### AIM
Reproduce all of the material exactly as shown.

### GIVEN DATA
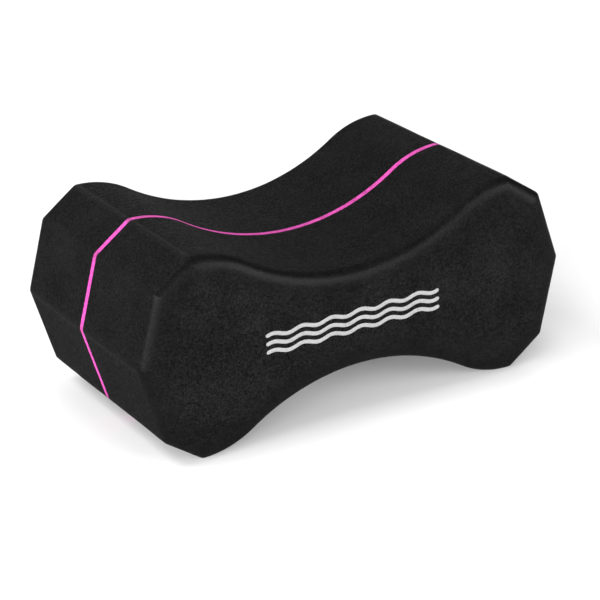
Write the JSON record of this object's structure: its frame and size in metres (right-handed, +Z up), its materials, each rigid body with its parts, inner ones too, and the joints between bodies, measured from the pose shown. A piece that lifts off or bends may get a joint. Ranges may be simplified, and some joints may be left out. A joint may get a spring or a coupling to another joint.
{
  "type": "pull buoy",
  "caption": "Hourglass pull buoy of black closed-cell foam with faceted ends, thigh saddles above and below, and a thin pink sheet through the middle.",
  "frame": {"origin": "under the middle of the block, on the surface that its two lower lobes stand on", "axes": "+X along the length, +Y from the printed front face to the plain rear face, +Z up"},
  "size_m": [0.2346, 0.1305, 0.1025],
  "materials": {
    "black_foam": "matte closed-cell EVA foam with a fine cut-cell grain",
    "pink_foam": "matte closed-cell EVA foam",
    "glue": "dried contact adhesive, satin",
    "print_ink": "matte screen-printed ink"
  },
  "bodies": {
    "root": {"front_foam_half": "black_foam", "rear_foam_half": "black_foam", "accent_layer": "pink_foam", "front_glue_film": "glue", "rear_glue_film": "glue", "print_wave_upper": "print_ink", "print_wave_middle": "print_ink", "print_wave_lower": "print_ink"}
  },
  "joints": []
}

### SOLUTION
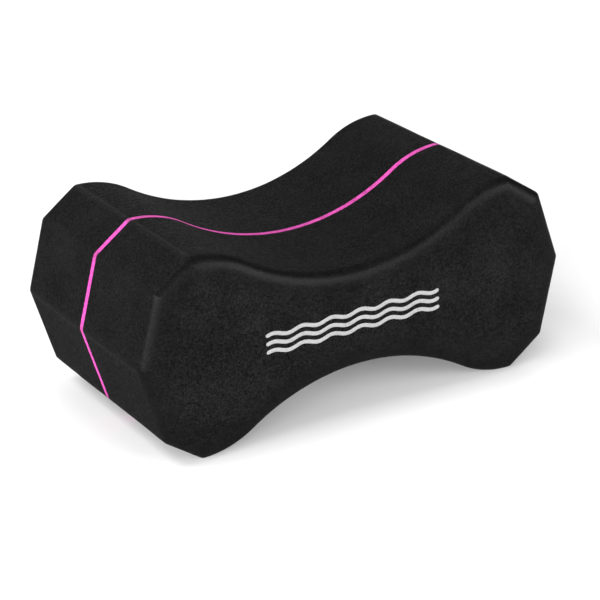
Write the JSON record of this object's structure: its frame and size in metres (right-handed, +Z up), its materials, each rigid body with its parts, inner ones too, and the joints between bodies, measured from the pose shown. A piece that lifts off or bends may get a joint. Ranges may be simplified, and some joints may be left out. A joint may get a spring or a coupling to another joint.
{
  "type": "pull buoy",
  "caption": "Hourglass pull buoy of black closed-cell foam with faceted ends, thigh saddles above and below, and a thin pink sheet through the middle.",
  "frame": {"origin": "under the middle of the block, on the surface that its two lower lobes stand on", "axes": "+X along the length, +Y from the printed front face to the plain rear face, +Z up"},
  "size_m": [0.2346, 0.1305, 0.1025],
  "materials": {
    "black_foam": "matte closed-cell EVA foam with a fine cut-cell grain",
    "pink_foam": "matte closed-cell EVA foam",
    "glue": "dried contact adhesive, satin",
    "print_ink": "matte screen-printed ink"
  },
  "bodies": {
    "root": {"front_foam_half": "black_foam", "rear_foam_half": "black_foam", "accent_layer": "pink_foam", "front_glue_film": "glue", "rear_glue_film": "glue", "print_wave_upper": "print_ink", "print_wave_middle": "print_ink", "print_wave_lower": "print_ink"}
  },
  "joints": []
}